Beom-seok would have felt pity for the drooping man before him if anger had not seized his muscles first. He moved with the speed of someone thirty years younger, his physique preserved through stem cell therapy and daily conditioning. His hands clasped around Tristan’s throat and pressed inward. Fingers clasped, thumbs pressed, meeting no resistance. Beom-seok’s thumbs sank deeper and flesh distorted into light. Tristan gave a sad smile. His distorted, shrunken neck brought to Beom-seok’s mind images of hungry ghosts painted on temple walls.
“You can’t touch me now.”
Beom-seok stepped back, unsure of the ground beneath his feet. “Where are you hiding?” he asked.
“Not hiding,” Tristan said, “I’m here. Wanted to see you.”
“And I wanted to see you, not a projection.”

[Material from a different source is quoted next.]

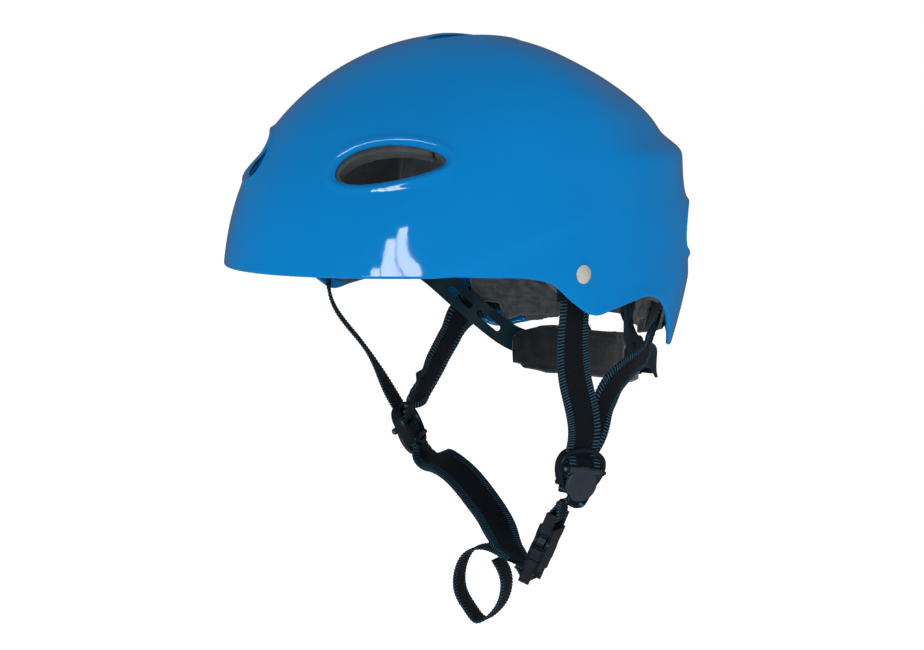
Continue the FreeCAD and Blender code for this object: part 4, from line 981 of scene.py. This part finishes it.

Tristan’s smile crumbled. “Don’t know how to explain to you. . .” He looked Beom-seok up and down. “This is all I can give you, OK? Probably won’t have this much longer, either. Memorized codes for my home systems, maybe they haven’t thought to explicitly lock me out yet.”
“What did they do to you?” Beom-seok had never felt more capable of violence.
“Didn’t mean to cut you out. Think I was afraid, you know?”
“Tell me what they did.” Beom-seok decided to pull the projector out of the wall after this, have his team find the source of this signal.
“Do as they say. You’re here, which means you’re still valuable to them. Keep going and don’t look back.”
“Do not play at caring.” These words repeat often in Beom-seok’s dreams. “It is below us. Give me something I can act—”
A scream came out of Tristan. His back arched, his hands shot to his head. He clawed at his temples. Ring fingers dug into eye sockets and tore his face like a rake through pond water. Then the cottage was dark. Beom-seok did not leave until morning.
Nearly thirty years later, Yun Beom-seok is a name widely known yet spoken in whispers. Tristan Arcite is a more obscure name and uttered not at all. Beom-seok is a model president, standing out even among the other titans of the MultiCo consortium. His company, Iseul-T, has either subsumed or rendered obsolete every competitor. He has cultivated a measured persona of aged wisdom and ageless cunning. He rejects Naturata’s offering of eternal youth to all. The face he presents is leathery and pocked with liver spots and proud.
In the heart of his tower, Beom-seok sips a chilled, pre-portioned dinner. He is in good spirits today. The seeds of retribution have begun to bear their first fruits, decades in the making. This is where Tristan erred: the long game. He did not have the patience for building true power. He did not have vision.
“The Vogues are coming into the Ready Room,” a soothing voice hums through Beom-seok’s table. “Would you like to congratulate them?”
He dabs his chin clean. “Compose, ‘I will be there shortly.’ Send.”